Available data:
⁂

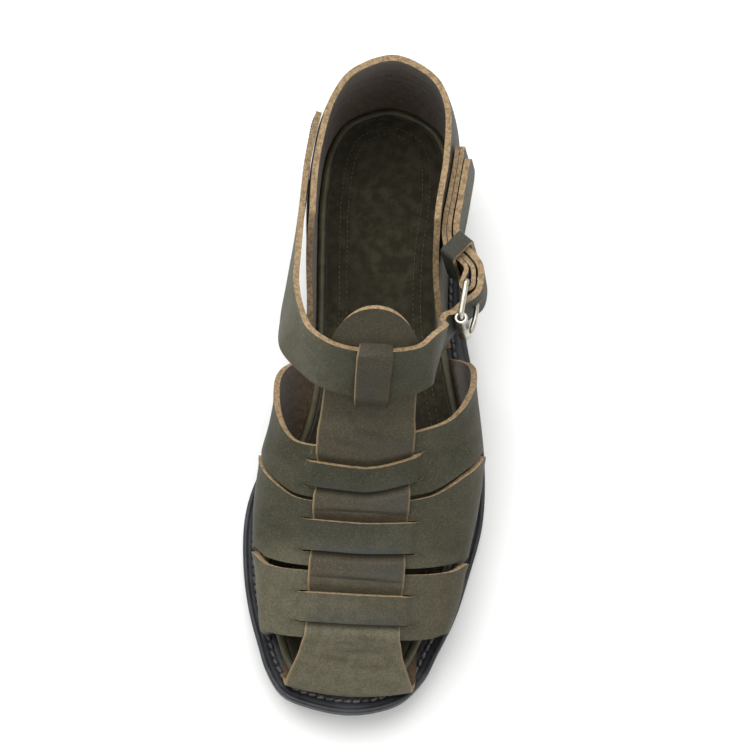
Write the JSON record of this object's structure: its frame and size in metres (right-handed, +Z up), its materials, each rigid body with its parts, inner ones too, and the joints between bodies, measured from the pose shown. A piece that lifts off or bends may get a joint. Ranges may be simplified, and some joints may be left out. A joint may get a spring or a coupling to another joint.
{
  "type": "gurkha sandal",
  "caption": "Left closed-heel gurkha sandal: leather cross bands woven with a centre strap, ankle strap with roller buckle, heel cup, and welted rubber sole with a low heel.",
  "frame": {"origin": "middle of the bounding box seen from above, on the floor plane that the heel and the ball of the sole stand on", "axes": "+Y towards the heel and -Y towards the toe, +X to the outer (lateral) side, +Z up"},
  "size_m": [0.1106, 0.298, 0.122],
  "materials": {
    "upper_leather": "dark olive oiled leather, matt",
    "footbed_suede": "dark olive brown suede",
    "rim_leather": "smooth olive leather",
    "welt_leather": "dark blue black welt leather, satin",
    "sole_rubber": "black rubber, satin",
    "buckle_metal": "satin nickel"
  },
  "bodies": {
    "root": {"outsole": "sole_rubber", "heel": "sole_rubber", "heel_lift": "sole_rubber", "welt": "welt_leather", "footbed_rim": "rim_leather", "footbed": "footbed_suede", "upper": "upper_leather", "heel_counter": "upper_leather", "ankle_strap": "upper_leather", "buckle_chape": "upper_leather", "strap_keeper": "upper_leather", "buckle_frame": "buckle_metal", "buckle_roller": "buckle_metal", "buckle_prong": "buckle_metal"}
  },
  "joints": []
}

⁂

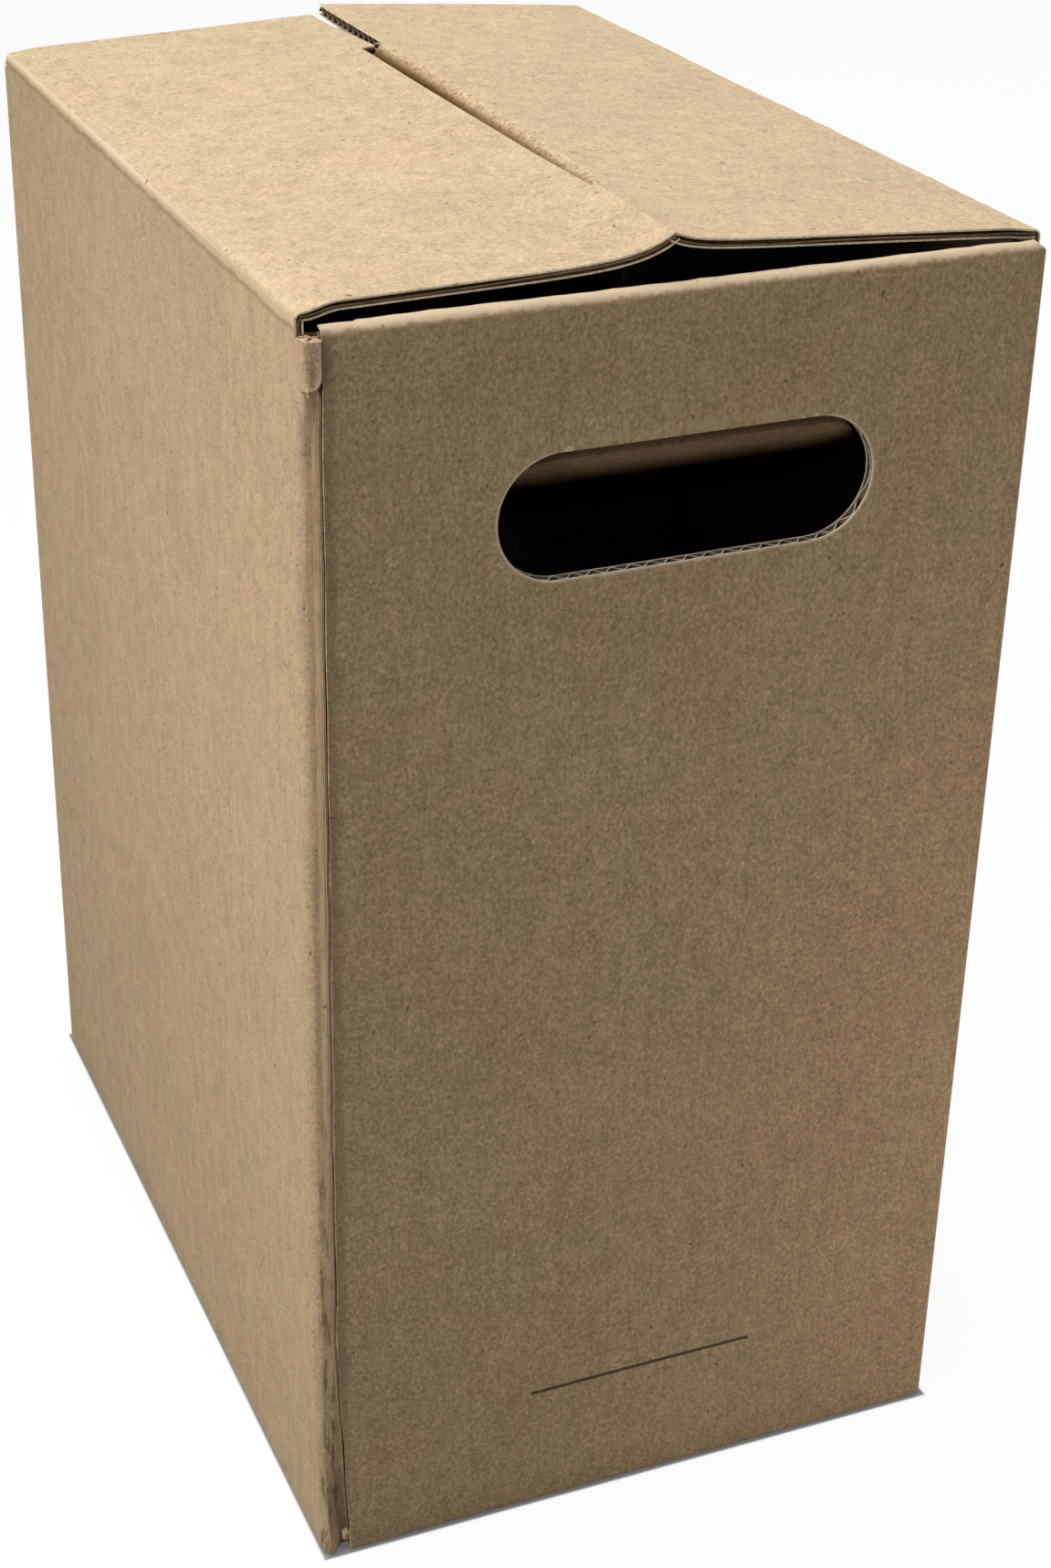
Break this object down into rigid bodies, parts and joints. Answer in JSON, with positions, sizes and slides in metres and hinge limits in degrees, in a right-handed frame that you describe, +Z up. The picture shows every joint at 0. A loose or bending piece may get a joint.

⁂

Goal: Take every line that includes the string "joints" and copy it.

Task answer:
Write the JSON record of this object's structure: its frame and size in metres (right-handed, +Z up), its materials, each rigid body with its parts, inner ones too, and the joints between bodies, measured from the pose shown. A piece that lifts off or bends may get a joint. Ranges may be simplified, and some joints may be left out. A joint may get a spring or a coupling to another joint.
  "joints": []
Break this object down into rigid bodies, parts and joints. Answer in JSON, with positions, sizes and slides in metres and hinge limits in degrees, in a right-handed frame that you describe, +Z up. The picture shows every joint at 0. A loose or bending piece may get a joint.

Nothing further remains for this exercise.